Although some conservatives may fear a blanket presidential pardon to all those involved, after the November 2016 election, of course, this will not make the scandal go away. It may, in fact, make the scandal even more transparent. There would, at that point, be no privilege against self-incrimination that any of the guilty officials could use to hide the truth. All those involved could be ordered to answer questions, put in jail if they refused, and convicted of perjury if they lied under oath (any pardon could not address future crimes like perjury).
These bad actors could also be sued in civil actions – no presidential pardon can protect against private lawsuits – and as more of the ugly mess oozes out, the seriousness of the civil wrongdoing will become clearer. Big money judgments could be awarded against these thugs who bully citizens, and no one will have much sympathy for them. As the extent of the scandal grows, there will be increasing pressure for bar associations to disbar all the attorneys, like Lois Lerner, who were up to their necks in the muck of this scandal.
All of these realities will make it increasingly likely that some of the people now hiding malfeasance and dishonesty by IRS officials and the White House will crack before November 2016, bringing this scandal to center front in the presidential election.

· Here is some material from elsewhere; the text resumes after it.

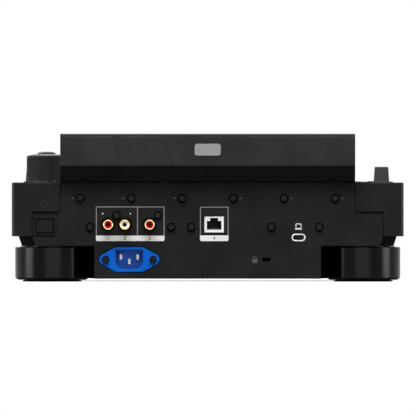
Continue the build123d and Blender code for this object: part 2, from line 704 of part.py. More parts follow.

The need for putting the White House in Republican hands would then grow dramatically, rather like Watergate provided a strong argument that eight years of Republican presidential power was enough, when that presidential power was proven corrupt.
What makes this scandal worse for Democrats is that it is very easy for ordinary Americans to sink their teeth into: lying government officials, abuse of IRS power, and arrogant persecution of innocent countrymen by political thugs.
The IRS scandal is not going away…oh, boy, is it not going away!